Panel manufacturer spec sheets typically state two performance figures: a year-1 output floor (often 97-98% of nameplate) and an annual degradation rate (typically 0.4 to 0.55% per year). The brochure highlights the year-25 floor; the proposal may not surface the year-1 number. The year-1 number matters because it is the first year the production guarantee, if there is one, gets compared against actual output. Asking for the spec sheet (which should be attached to the proposal) gets both numbers in one pass.

“What is the cash $/W if I skip financing?”

The single most expensive omission in a typical solar quote is the cash price. Proposals routinely state a per-watt figure or a total price that bundles the dealer-financing markup into the headline. The Consumer Financial Protection Bureau documented dealer fees of 10 to 30% as common across residential solar in its August 2024 issue spotlight , with some quotes exceeding 50%.

Asking “what is your cash $/W if I pay outright” surfaces the markup in plain dollars. If the answer is the same price as the financed quote, the financing is genuinely subsidized by the lender. If the answer is materially lower, the difference is the dealer fee, and the financed “low APR” is more expensive than it appears regardless of the headline rate.

“Is this a UCC-1 lien on the system or on the property?”

Most solar loans file a UCC-1 financing statement to perfect the lender’s security interest in the equipment. Done correctly, the lien attaches to the system (the panels, inverter, racking) and is generally manageable at refinance or home sale. Drafted poorly, or drafted aggressively, it can attach to the property in a way that complicates both. Homeowners have reported being unable to refinance because of a UCC-1 their solar lender filed years earlier and never removed; resolution typically requires the homeowner, the lender, and sometimes the title company together.

The question is straightforward to ask and the answer is straightforward to read in the contract. A clear answer is a good sign; an evasive answer is a reason to slow down.

“Who actually does the install, your crew or a subcontractor?”

Several large national installers subcontract some or all field installation work to regional crews.

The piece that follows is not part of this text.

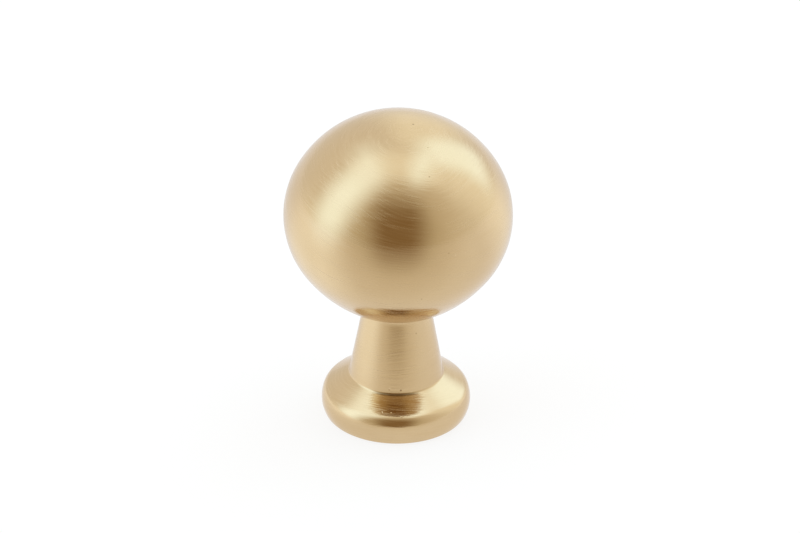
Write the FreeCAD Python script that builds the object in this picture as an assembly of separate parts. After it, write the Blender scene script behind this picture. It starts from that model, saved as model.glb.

Subcontracting is fine if disclosed; the regional crew may even be the better-qualified team on the roof. The issue is warranty escalation: when the install crew and the warranty holder are different companies, claiming workmanship coverage years later means navigating two organizations and a handoff between them.

Reasonable answer: “Our crew does it, here is the lead installer’s name and NABCEP certification.” Or: “We use [named subcontractor] in your ZIP code, here is their information and our process for handling warranty claims.” Vague answer: “We have local partners.” The latter is the answer to read carefully.

“What happens if my roof needs repair in year 8?”

An asphalt-shingle roof installed in 2010 may need replacement in 2030. If the solar system was installed in 2025, the panels will be mid-life when the roof underneath them needs work. Removing and reinstalling a system typically costs $1,500 to $3,000 even on straightforward jobs, and that cost is almost never covered by the module or workmanship warranty.

Some installers include a stated removal-and-reinstall rate in the contract, often pegged to current per-panel labor cost. Most do not. Getting the rate in writing at signing is materially easier than negotiating it under time pressure when the roof is leaking. The same applies to chimney repairs, gutter work, and any other maintenance the panels obstruct.

“What happens if your company is acquired or goes out of business?”

The residential solar industry has consolidated and contracted through 2023, 2024, and 2025. Pink Energy’s October 2022 collapse stranded an estimated 25,000 to 50,000 customers nationwide with active loan balances and stuck systems. Multiple state attorneys general followed up with an eight-state action against five solar lenders in late 2022.

The relevant legal mechanism is the FTC Holder Rule, which lets a borrower assert against the assignee of a consumer credit contract any claim or defense the borrower could have asserted against the seller. In practical terms: if the installer fails and the homeowner cannot get warranty service from a defunct company, the Holder Rule is the doctrine homeowners have used to push back on the financing company holding the loan. Illinois maintains Stranded Customer Resources through the Illinois Shines administrator specifically because the problem is common.

Asking the installer how the service contract survives an acquisition or bankruptcy is not paranoia, it is a documented risk pattern in this industry. The answer should not be “that won’t happen.” The answer should be specific: which entity holds the warranty, who services it if the original company is acquired, and what the customer is told if the company dissolves.